Fluentd forwarder status page is displayed with a huge delay when aggregator node is responding slowly
OS: centos 7 Fluentd version: td-agent-3.2.0-0.el7.x86_64
When aggregator node is failing or responding very slowly while under heavy load, it might take up to 1-2 minutes to get a status page /api/plugins.json on a forwarder node.
Steps to reproduce
Forwarder config
<source>
@type monitor_agent
bind 127.0.0.1
port 24220
</source>
<source>
@type forward
bind 127.0.0.1
port 24224
</source>
<match **>
@type forward
heartbeat_type tcp
send_timeout 60s
recover_wait 10s
heartbeat_interval 1s
# increased this while testing
phi_threshold 160000
hard_timeout 120s
<server>
name logs1
host 172.31.3.5
port 8889
weight 60
</server>
flush_interval 10s
buffer_type file
buffer_path /var/log/fluentd/buffer/forward
buffer_chunk_limit 4m
buffer_queue_limit 4096
num_threads 2
expire_dns_cache 600
</match>
I make some service send logs to the forwarder.
Then on aggregator node I execute
# iptables -A INPUT -m statistic --mode random --probability 0.8 --source forwarder.node.ip.address -j DROP
On the forwarder node I execute the following curl request in a loop
# while true; do timeout 2 curl -s http://localhost:24220/api/plugins.json > /dev/null && echo ok || echo failure; sleep 1; done
In some time it starts showing "failure".
When I flush iptables rules on the aggregator node with
iptables -F
it gets back to normal.
It happens not all the time, but in a rather big percentage of cases it happens.

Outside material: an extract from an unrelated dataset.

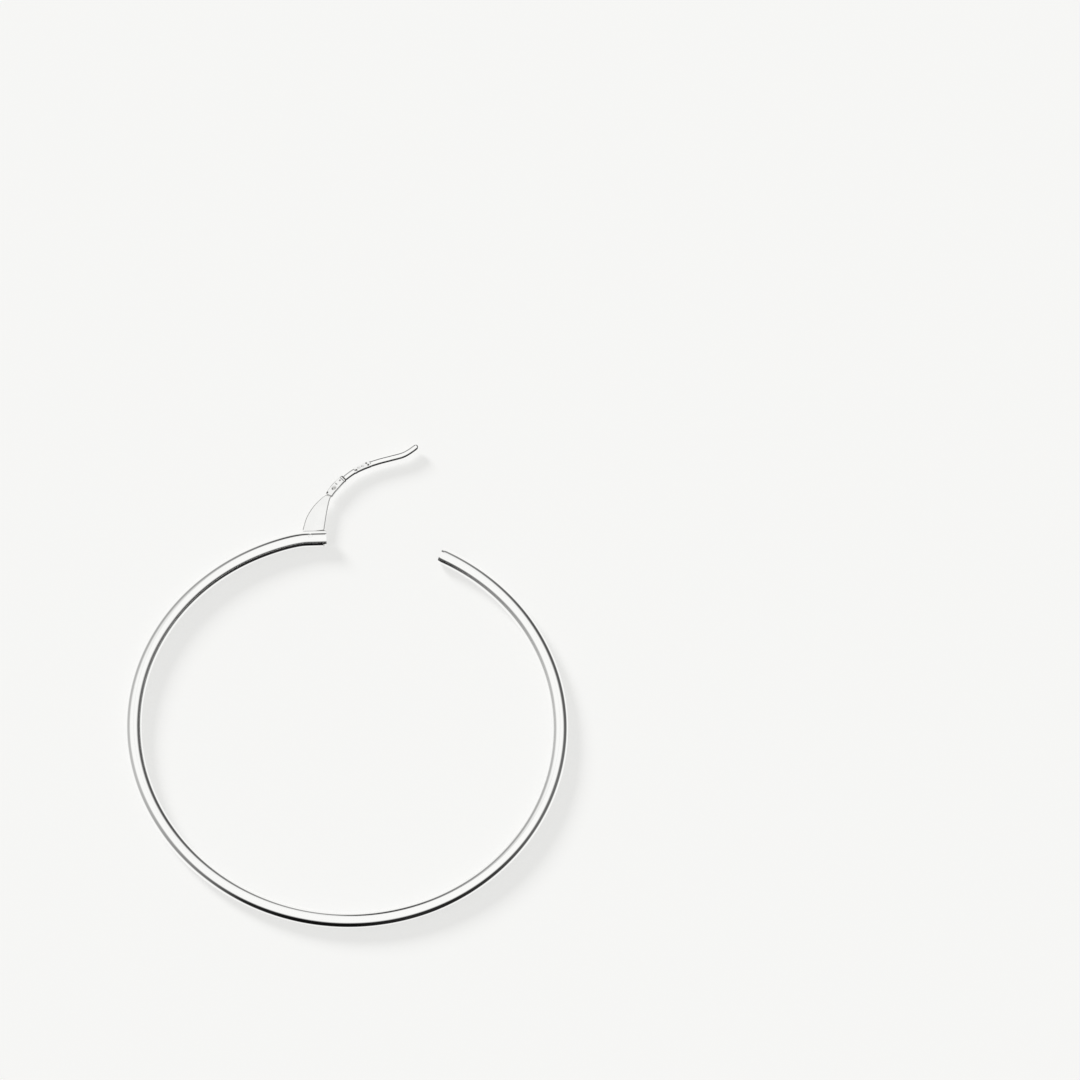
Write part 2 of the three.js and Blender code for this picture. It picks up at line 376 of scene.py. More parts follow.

td-agent 2.5 is not affected.
Also I noticed that docker services that send logs to the forwarder stop responding sometimes as well. But was not able to reproduce it yet in my test environment.
Thanks.
Regards, Sergey
We also have a same problem with v1.2.5. The delay seems to depend on the value of send_timeout. Prometheus plugin delayed as well.
Hmm... we changed buffer/output implementation and it may cause this problem. Will check soon.
So after switching forwarders to td-agent 2.5, we never had issues with timeouts of our docker-based tcp services that send logs to fluentd. So I believe this issue affected docker sevices as well.